Even with tools like production A/B experiments, which can help give us accurate results by testing against the full variety of workloads, we still must account for nuances in the technique:

  • Our sample has to be representative. For example, an A/B test in a single data center will encounter a different subset of workloads than the fleet as a whole.
  • Our control and experiment groups have to be sufficiently isolated from each other.
  • Our experimental setup needs to avoid statistical pitfalls.

Spending time to account for these factors makes sense if we’re making real gains in accuracy: Large scale data locality and contention effects can be challenging to measure by other means. For small changes without these externalities, we may expend a lot of effort to measure without obtaining a better measurement.

Increasing statistical power through aggregation

Small changes create agility by breaking them into manageable, focused chunks, which aids testing, debugging, and review. This can complicate a measurement story, since it adds more pieces that we need to track.

Rather than allow the measurement tail to wag the dog by forcing us to combine unrelated optimizations or forgo them entirely, we may opt to track the aggregate benefit from a series of optimizations made over a brief period of time.

  • As we iteratively optimized TCMalloc’s fast path, we could track the overall trend and the performance impact against the baseline. Each individual change could be evaluated through inspection of assembly or microbenchmarks.
  • During the SwissMap migration, we could track the overall trend in associative container costs. Based on the overwhelming performance results for early deployments, each individual change could be primarily evaluated for correctness with careful benchmarking reserved for only a fraction of the changes in the migration.

Even if we’re pursuing a general strategy of aggregating similar changes, we may want to separate out the effects of more tradeoff-heavy optimizations. A change that creates subtle edge cases or long-lived technical debt might be worth it if it’s a sufficiently large optimization. If we don’t end up realizing the benefits, we might prefer to roll it back in favor of looking for simpler approaches.

Balancing complexity and simplicity

Aiming for greater accuracy can tempt us to pursue more complex methodologies. An approach that is easier to implement, but captures most of the impact and regression signals from our project, can afford us more time to work on the actual optimizations, look for externalities, and be just as accurate in the end.

  • Importantly, a simple measurement should not be confused with an incomplete one. The goal is to avoid needless precision, not to overlook significant impacts like transitive costs on other systems or shifts between different resource dimensions.

    The more complex approach that captures small effects can draw attention to its details, causing us to overlook the larger effects that we missed. Even though we explicitly made a good faith attempt to quantify everything, it is easier to focus on the words on the page than the words absent from it.

  • While we might capture additional phenomena relevant to performance, the additional factors we consider introduce new sources of error for us. Joining multiple data sources can be tempting; but if we are not familiar with their idiosyncrasies, we might end up with surprising (or wrong) results.
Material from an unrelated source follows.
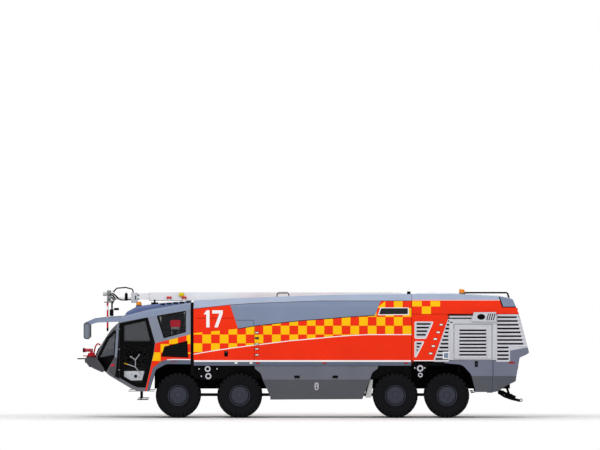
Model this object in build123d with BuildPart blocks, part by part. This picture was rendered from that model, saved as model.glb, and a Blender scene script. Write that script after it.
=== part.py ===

  • Simple is explainable. “This performance optimization only has an effect during Australian business hours” might be completely correct due to diurnal effects, but it is harder to see the immediate connection between what our approach left implicit and a causal explanation.

When we consider additional factors for measuring a project, we should try to gauge the contribution of each relative to the significant figures provided by the others. If one signal contributes 1% +/- 0.1pp, it will overwhelm another term that contributes 0.01% +/- 0.001pp.

Conclusion

In choosing a measurement strategy, we want to strike a balance between precision, accuracy, and effort. Accurate measurements can help us to continue pursuing fruitful areas for adjacent optimizations, but we should be mindful where increasing effort produces diminishing returns.